When Jesus opened the Scriptures in the synagogue at Nazareth, he set the tempestuous course for his entire ministry. It all started quite normally. Jesus had been away from home. Some people must have heard that he had gone to John’s baptismal site. Did they know that he had then been in the wilderness for 40 days? Luke tells us that he returned “in the power of the Spirit.” We might wonder if that showed on him. Did he resemble Moses whose face glowed after encountering God on the mountain?

People surely knew that Jesus had been up to something because his reputation preceded him. Once at home, he went to the synagogue where Joseph had taught him to pray. Someone decided that the returning son should be the one to read from the prophet. So Jesus opened the scroll and reintroduced himself to his neighbors.

It began normally enough as he read passages they had heard scores of times before. Jesus proclaimed the prophet’s comforting promises. People remembered how the Spirit had been with Isaiah. They mulled over the ancient dreams about good news to the poor, freedom from slavery, the recovery of sight. Some of the elders may have smiled contentedly, thinking, “No matter how far he wandered, he is our son. He treasures the tradition.”

Then Jesus rolled up the scroll. People were watching, awaiting his commentary. He looked at them and, in a sense, said, “This is happening right here, right now.”
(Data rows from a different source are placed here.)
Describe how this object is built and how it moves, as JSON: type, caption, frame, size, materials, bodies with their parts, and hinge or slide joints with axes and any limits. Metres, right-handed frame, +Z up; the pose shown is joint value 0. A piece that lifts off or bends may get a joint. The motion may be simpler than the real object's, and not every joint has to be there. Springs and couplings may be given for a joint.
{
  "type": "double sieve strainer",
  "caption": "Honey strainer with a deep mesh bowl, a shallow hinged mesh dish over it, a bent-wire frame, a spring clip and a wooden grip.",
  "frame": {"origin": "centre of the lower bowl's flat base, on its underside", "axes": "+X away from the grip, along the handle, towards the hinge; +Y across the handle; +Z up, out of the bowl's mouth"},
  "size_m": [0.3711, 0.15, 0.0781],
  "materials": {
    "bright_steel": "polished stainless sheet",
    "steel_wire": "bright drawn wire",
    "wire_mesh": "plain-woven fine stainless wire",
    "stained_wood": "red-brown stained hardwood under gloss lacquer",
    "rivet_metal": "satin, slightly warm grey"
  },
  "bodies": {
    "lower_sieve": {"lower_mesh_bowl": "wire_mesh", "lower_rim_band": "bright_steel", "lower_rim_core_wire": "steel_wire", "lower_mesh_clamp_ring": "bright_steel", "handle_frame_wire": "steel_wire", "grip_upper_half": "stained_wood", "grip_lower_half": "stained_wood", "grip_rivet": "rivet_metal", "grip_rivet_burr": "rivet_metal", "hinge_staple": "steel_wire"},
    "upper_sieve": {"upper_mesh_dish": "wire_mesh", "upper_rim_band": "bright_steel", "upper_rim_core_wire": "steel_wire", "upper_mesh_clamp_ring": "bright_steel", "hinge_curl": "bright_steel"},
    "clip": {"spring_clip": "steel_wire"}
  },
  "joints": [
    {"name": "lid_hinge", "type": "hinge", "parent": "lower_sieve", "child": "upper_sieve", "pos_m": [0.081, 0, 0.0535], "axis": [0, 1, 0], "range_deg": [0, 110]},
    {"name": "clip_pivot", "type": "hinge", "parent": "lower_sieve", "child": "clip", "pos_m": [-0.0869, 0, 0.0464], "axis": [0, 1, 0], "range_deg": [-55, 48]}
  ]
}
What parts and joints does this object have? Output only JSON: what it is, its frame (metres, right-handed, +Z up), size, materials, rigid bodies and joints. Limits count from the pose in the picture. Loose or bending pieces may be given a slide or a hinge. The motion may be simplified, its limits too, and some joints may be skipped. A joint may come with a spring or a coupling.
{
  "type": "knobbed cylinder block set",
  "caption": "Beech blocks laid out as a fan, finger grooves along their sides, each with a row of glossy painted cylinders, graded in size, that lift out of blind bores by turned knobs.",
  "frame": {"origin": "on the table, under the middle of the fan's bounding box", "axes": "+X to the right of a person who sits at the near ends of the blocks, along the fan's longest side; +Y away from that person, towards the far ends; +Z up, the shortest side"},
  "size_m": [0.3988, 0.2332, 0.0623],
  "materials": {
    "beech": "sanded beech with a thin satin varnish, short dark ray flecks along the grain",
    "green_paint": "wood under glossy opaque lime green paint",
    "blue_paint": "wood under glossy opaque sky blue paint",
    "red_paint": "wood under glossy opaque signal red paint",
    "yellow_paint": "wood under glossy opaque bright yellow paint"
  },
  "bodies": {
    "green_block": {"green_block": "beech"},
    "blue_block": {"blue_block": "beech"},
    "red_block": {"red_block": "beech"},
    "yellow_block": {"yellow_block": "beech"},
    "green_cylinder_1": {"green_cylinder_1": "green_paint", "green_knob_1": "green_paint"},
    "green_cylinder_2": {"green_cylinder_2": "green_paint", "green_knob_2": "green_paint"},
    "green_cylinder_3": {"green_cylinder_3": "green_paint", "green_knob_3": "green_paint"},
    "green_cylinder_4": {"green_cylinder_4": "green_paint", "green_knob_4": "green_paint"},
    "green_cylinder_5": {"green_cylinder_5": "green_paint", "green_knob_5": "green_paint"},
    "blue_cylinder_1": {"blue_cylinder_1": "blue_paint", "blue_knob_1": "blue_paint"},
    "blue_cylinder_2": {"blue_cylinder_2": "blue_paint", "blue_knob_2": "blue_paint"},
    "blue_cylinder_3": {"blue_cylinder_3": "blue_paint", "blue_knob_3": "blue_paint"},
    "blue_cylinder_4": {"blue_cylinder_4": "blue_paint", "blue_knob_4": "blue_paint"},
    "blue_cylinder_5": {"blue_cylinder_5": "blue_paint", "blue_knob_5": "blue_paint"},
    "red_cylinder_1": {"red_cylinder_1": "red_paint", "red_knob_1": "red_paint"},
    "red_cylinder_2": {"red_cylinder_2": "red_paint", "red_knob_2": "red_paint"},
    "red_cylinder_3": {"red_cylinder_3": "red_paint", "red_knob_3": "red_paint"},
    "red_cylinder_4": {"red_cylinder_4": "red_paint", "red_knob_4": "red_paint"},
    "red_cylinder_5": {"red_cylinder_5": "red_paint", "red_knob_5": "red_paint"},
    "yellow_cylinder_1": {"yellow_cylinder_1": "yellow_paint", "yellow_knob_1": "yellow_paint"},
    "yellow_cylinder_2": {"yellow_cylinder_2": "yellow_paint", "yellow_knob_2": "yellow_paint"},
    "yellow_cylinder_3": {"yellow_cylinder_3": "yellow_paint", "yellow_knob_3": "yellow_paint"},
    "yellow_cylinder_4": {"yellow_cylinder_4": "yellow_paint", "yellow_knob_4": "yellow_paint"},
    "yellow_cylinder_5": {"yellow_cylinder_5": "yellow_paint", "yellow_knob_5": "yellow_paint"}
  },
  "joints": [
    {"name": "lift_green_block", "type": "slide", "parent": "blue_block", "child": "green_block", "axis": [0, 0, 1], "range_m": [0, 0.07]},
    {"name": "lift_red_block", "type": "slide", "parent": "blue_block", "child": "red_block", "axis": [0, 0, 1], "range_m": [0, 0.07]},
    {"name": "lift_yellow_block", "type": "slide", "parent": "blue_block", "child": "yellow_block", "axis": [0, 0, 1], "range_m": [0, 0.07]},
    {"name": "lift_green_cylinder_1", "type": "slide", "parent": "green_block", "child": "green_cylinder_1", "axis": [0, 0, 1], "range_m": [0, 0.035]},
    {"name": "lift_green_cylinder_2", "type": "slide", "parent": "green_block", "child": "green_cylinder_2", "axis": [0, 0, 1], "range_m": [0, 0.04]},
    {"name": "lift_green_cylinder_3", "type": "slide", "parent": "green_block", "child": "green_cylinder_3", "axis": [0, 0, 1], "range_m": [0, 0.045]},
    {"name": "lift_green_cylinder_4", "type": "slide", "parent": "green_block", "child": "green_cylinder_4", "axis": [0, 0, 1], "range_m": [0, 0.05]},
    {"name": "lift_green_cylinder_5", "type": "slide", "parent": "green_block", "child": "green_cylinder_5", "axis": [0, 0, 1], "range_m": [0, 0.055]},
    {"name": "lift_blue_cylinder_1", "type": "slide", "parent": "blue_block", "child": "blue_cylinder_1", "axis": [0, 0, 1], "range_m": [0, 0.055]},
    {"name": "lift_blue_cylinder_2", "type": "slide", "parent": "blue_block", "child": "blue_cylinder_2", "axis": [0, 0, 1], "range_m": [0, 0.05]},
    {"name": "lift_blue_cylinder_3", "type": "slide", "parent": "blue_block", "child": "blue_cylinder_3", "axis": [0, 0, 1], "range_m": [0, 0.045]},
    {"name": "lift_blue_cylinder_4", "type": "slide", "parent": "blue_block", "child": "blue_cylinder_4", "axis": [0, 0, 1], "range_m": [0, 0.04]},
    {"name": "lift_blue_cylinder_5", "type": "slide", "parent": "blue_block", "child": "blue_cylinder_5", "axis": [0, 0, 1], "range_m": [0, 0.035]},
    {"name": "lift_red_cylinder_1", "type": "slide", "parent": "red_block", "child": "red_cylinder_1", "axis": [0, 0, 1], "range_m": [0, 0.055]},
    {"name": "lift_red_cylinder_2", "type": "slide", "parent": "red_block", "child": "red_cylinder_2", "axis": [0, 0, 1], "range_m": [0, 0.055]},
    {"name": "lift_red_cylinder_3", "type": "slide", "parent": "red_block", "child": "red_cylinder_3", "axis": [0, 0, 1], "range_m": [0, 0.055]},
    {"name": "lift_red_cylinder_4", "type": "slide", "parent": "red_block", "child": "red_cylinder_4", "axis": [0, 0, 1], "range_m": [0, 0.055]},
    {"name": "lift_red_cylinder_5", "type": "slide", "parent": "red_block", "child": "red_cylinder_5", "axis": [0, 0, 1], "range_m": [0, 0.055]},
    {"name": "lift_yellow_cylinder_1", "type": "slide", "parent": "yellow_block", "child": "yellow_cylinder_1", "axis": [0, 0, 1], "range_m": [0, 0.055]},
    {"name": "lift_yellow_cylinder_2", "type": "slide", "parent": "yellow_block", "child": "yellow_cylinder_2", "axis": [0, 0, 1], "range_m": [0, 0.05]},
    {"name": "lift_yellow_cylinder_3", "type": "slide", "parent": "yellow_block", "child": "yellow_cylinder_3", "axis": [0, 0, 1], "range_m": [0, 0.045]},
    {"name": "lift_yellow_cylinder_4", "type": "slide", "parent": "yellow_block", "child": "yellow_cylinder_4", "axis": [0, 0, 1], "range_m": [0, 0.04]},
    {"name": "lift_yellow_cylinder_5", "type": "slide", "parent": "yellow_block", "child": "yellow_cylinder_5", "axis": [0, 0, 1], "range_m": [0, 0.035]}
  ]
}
His statement blew like a frigid wind chilling their quiet contentment and nostalgia. He was taking the Scriptures out of the context of the past and acting as if they were referring to their own times! Quick thinkers got it: He was speaking as if he were the anointed one. He was acting as if he believed it.

Today’s Gospel selection ends here. Next week, we will pick up the story and hear how his scandalized and jealous neighbors reacted. But today’s Liturgy of the Word stops at this point, leaving us in the same position as Jesus’ astounded audience.

This passage from Luke is aimed straight at today’s church, reminding us that Jesus’ words are not comfort from the past but a program for today. Pope Francis insisted on that in Evangelii Gaudium when he said: “Reading the Scriptures also makes it clear that … the Gospel is about the kingdom of God. … To the extent that [God] reigns within us, the life of society will be a setting for universal fraternity, justice, peace, and dignity” (#180). Francis’ words are simply a variation on Jesus’ announcement that the Scriptures are fulfilled today in our midst.

St. Paul takes this so seriously that he calls the Christian community the body of Christ. He says that is who we are and what we are to become. Paul insists that every member of Christ’s body has been called and gifted by the Spirit. This business of being church is not an option. Rather, it is our vocation as surely as Jesus’ mission was his call from the Spirit.

In the same paragraph cited above, Francis went on to tell us that “Both Christian preaching and life … are meant to have an impact on society.” That means that if we live as Christians, we will disturb the same sectors of society that Jesus did. If our worship is truly Christian, it will move us to make a difference.

Jesus announced just what that difference should look like. It centers on being good news for the poor, which means people who are poor economically, socially, chronologically, educationally, geographically or in any other way. Wherever there is a real presence of the body of Christ, life will be different for the poor, beginning with the fact that they will know they are loved and respected and that they are invited to our tables.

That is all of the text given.